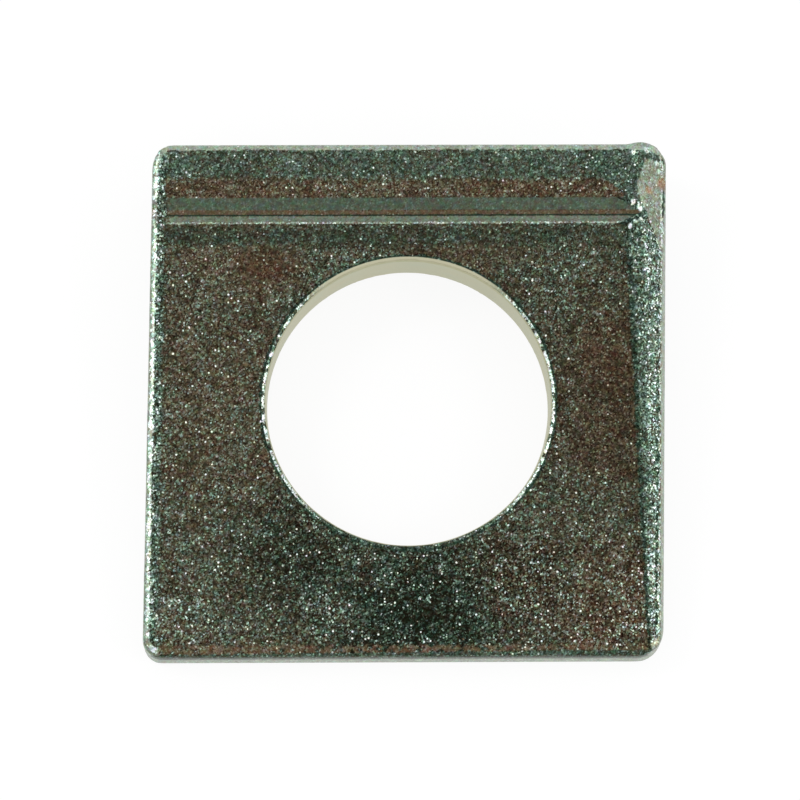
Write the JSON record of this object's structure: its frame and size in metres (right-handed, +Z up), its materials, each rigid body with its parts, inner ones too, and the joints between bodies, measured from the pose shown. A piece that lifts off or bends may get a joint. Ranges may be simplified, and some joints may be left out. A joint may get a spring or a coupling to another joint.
{
  "type": "square beveled washer",
  "caption": "Square taper washer with a round bolt hole and a marking groove, to level a nut or bolt head on a sloping steel flange.",
  "frame": {"origin": "centre of the plain face, midway between the two cuts and between the thin and the thick edge", "axes": "+Z up out of the plain face it lies on; +Y from the thin edge to the thick edge, up the slope; X along the rolled bar, +X to the cut whose upper edge is rolled over"},
  "size_m": [0.0406, 0.0394, 0.0086],
  "materials": {
    "zinc_plated_steel": "electroplated zinc over hot rolled and sheared steel, grainy and bright, smooth in the bore and the groove"
  },
  "bodies": {
    "root": {"washer": "zinc_plated_steel"}
  },
  "joints": []
}
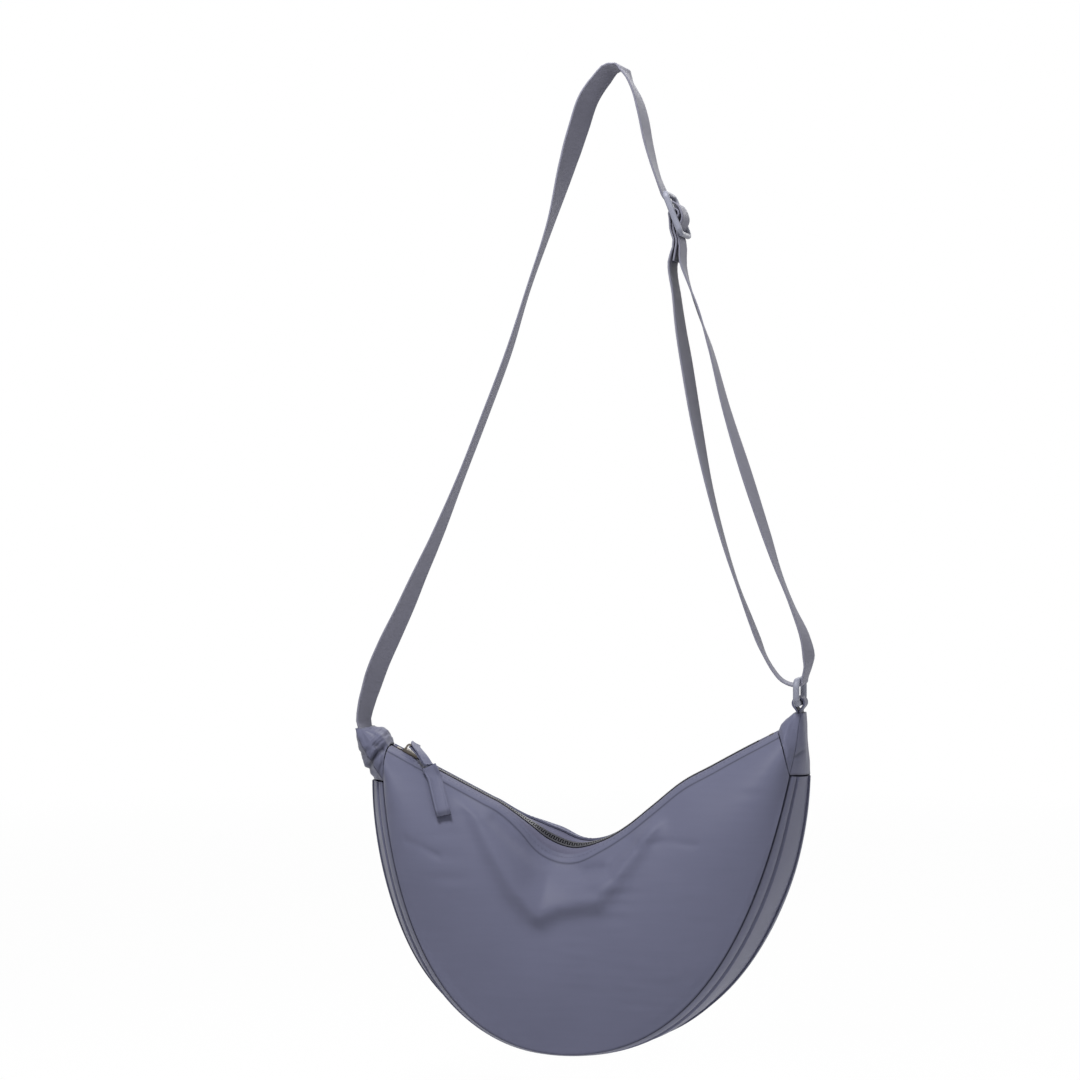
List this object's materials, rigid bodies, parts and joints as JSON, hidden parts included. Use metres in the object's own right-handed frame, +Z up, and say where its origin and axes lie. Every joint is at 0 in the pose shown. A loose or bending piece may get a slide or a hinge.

※ ※ ※

• INSTRUCTIONS TO FOLLOW:
Determine how many lines in the data above contain the string "between". Give nothing except the number.

• FINISHED EXERCISE:
2